Roy stressed the need for less interference of the government in the activities of universities. He feels universities should enjoy absolute autonomy in academic matters and recruitment of faculty. “Universities must enjoy full autonomy, particularly in framing syllabus and recruitment of teachers,” Roy said.

The parliamentarian did not say so but it was clear that he was expressing his opposition to the recent announcement of Chatterjee that the government was planning to prepare a uniform set of guidelines for all state universities, including Presidency, to follow while framing their statutes.

Many teachers are against the move as they feel it would lead to greater control of the universities by the government. Now, each university frames its statues based on its interpretation of the respective university act.

Roy pointed out in his speech that Sir Asutosh Mukherjee, under whose leadership the college had been set up, believed in full autonomy for institutions of higher education.

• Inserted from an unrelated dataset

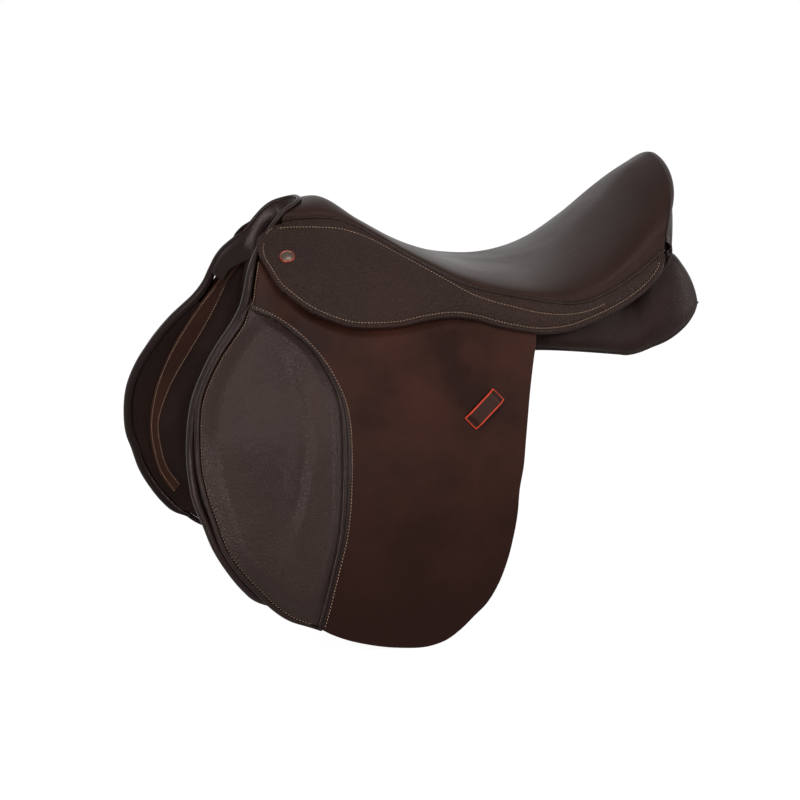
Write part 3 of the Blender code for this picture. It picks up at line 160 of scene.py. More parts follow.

“There were many flaws in the education system that was followed during the British rule. But this had not prevented the British government from granting full freedom to the institutions to recruit teachers and frame their courses and curriculum,” said Roy.

The MP seems to prefer the Asutosh dais to raise contentious college issues.

At a programme at the college two years ago, he had said he felt “ashamed” that people educated up to Class VIII were heading college governing bodies.

“I feel sick in the pit of my stomach,” the former Union minister had said.

He had not mentioned any name but it was apparent that he was referring to Arabul Islam, the South 24-Parganas Trinamul strongman who became the consensus president of the Bhangar Mahavidyalaya governing body.

During an argument at the college the same year, a gesticulating arm of Arabul had hit a jug that crashed into a lady teacher’s chin.

Chatterjee blamed the media on the autonomy issue. “In an attempt to give full autonomy to the colleges in matters related to student admission, we have entrusted the colleges this year to conduct the admission process online. But the government had to face severe criticism for that,” the minister said.